REQUIRED TASK:
Only lines holding the word "scene" should be copied from the material.

MATERIAL PROVIDED:
┌──

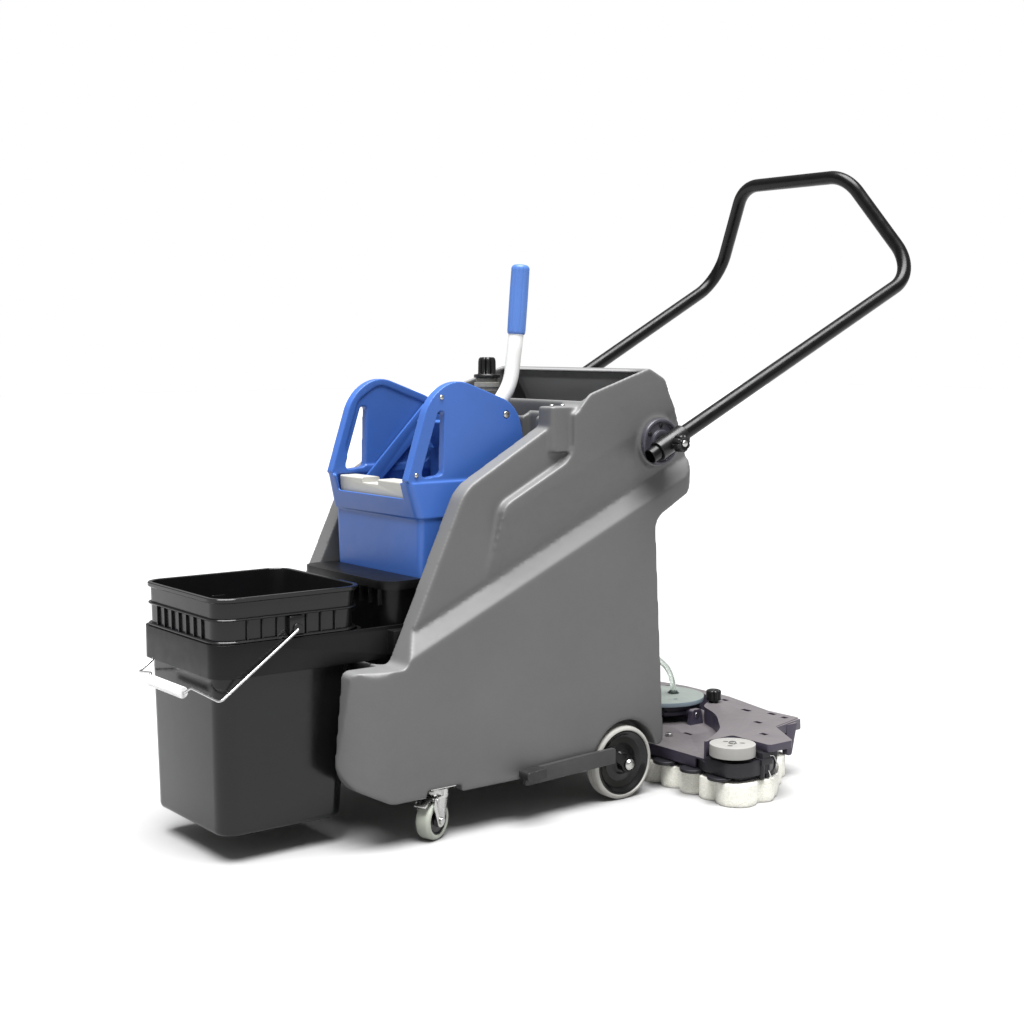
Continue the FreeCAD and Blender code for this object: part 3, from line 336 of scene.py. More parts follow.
def prism(name, corners, across, low, high, width=1.0, steps=6):
    """Extrude a rounded outline; across is 'y' for (x, z) corners, 'z' for (x, y), 'x' for (y, z)."""
    bm = bmesh.new()
    place = {
        "y": lambda a, b, c: at(a, c, b),
        "z": lambda a, b, c: at(a, b, c),
        "x": lambda a, b, c: at(c, a, b),
    }[across]
    outline = rounded_outline(corners, steps)
    bottom = [bm.verts.new(place(a, b, low)) for a, b in outline]
    top = [bm.verts.new(place(a, b, high)) for a, b in outline]
    count = len(outline)
    for k in range(count):
        n = (k + 1) % count
        bm.faces.new((bottom[k], bottom[n], top[n], top[k]))
    bm.faces.new(bottom)
    bm.faces.new(top)
    bmesh.ops.recalc_face_normals(bm, faces=bm.faces)
    return bevel(add_object(name, bm), width, 3, 50.0)


def rounded_box(name, x0, x1, y0, y1, z0, z1, width):
    corners = ((x0, y0, 0), (x1, y0, 0), (x1, y1, 0), (x0, y1, 0))
    return prism(name, corners, "z", z0, z1, width)


def wall_loop(x0, x1, half_y, radius, corner_steps=10):
    """Rounded rectangle in plan as (x, y) points, always the same count."""
    corners = ((x1, half_y), (x0, half_y), (x0, -half_y), (x1, -half_y))
    out = []
    for i, (cx, cy) in enumerate(corners):
        sx = 1 if cx == x1 else -1
        sy = 1 if cy > 0 else -1
        start = (0, 90, 180, 270)[i]
        for k in range(corner_steps + 1):
            a = math.radians(start + 90 * k / corner_steps)
            out.append((cx - sx * radius + radius * math.cos(a), cy - sy * radius + radius * math.sin(a)))
    return out


def stacked(name, loops):
    """Skin over plan loops, each (x0, x1, half_y, z, radius), closed at both ends."""
    bm = bmesh.new()
    rings = []
    for x0, x1, half_y, z, radius in loops:
        rings.append([bm.verts.new(at(x, y, z)) for x, y in wall_loop(x0, x1, half_y, radius)])
    count = len(rings[0])
    for a, b in zip(rings, rings[1:]):
        for k in range(count):
            n = (k + 1) % count
            bm.faces.new((a[k], a[n], b[n], b[k]))
    bm.faces.new(list(reversed(rings[0])))
    bm.faces.new(rings[-1])
    bmesh.ops.recalc_face_normals(bm, faces=bm.faces)
    return shade(add_object(name, bm), 30)


def piece(obj, body, material, slot, *stands_for):
    """Finish a piece: its material, its body and the CAD nodes it stands for. The slot is not used."""
    obj.data.materials.clear()
    obj.data.materials.append(material)
    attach(obj, body)
    if stands_for:
        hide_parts(*stands_for)


# ---- materials ----

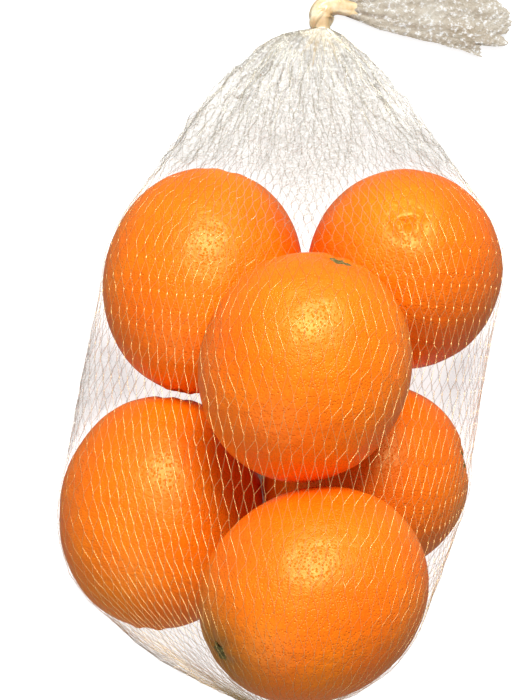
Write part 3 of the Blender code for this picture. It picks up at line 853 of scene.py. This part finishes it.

└──

FULL SOLUTION:
Continue the FreeCAD and Blender code for this object: part 3, from line 336 of scene.py. More parts follow.
Write part 3 of the Blender code for this picture. It picks up at line 853 of scene.py. This part finishes it.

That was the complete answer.